During her employment, the employer had raised concerns about the quality of her work and had arranged for some of her work to be reviewed by a subcontractor. The claimant objected to this arrangement and investigated the subcontractor’s professional status and company records.

She raised concerns with her employer that the subcontractor appeared to be disqualified from acting as a company director and was not a member of the relevant professional body. Three days later, the claimant was dismissed.

Because she did not have sufficient service to bring an ordinary unfair dismissal claim, she brought claims for automatic unfair dismissal for whistleblowing and for detriment on the ground of whistleblowing.

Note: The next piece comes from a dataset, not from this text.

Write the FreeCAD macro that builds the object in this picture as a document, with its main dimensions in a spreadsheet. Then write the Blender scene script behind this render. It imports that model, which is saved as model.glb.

The tribunal dismissed the claims, concluding that the disclosures were not made in the public interest and that the real reason for dismissal was the claimant’s performance and working relationship issues.

EAT decision

The EAT dismissed the appeal in relation to automatic unfair dismissal.

The tribunal had correctly directed itself that it needed to identify the principal reason for dismissal. Its conclusion that the dismissal was due to performance concerns and workplace conflict was a finding of fact that was open to it on the evidence, particularly given the documented concerns about the claimant’s work before the disclosures were made.

However, the EAT held that the tribunal had made errors when analysing the whistleblowing detriment claim. In particular, it had failed to make clear findings about the claimant’s belief that her disclosures were in the public interest.

The correct legal test requires the tribunal to consider whether the worker genuinely believed the disclosure was in the public interest and, if so, whether that belief was reasonable. Instead, the tribunal appeared to substitute its own view of the situation and focused on whether wrongdoing had actually been established.

Because of these errors, the detriment claim had not been properly determined.

Learning points for employers

This case illustrates the different legal tests that apply to whistleblowing claims. For automatic unfair dismissal, the tribunal must identify the principal reason for dismissal. By contrast, detriment claims require consideration of whether a protected disclosure materially influenced the employer’s treatment of the employee. The decision also serves as a reminder that tribunals must assess whistleblowing disclosures from the perspective of the worker’s belief at the time, rather than substituting their own view of whether wrongdoing actually occurred.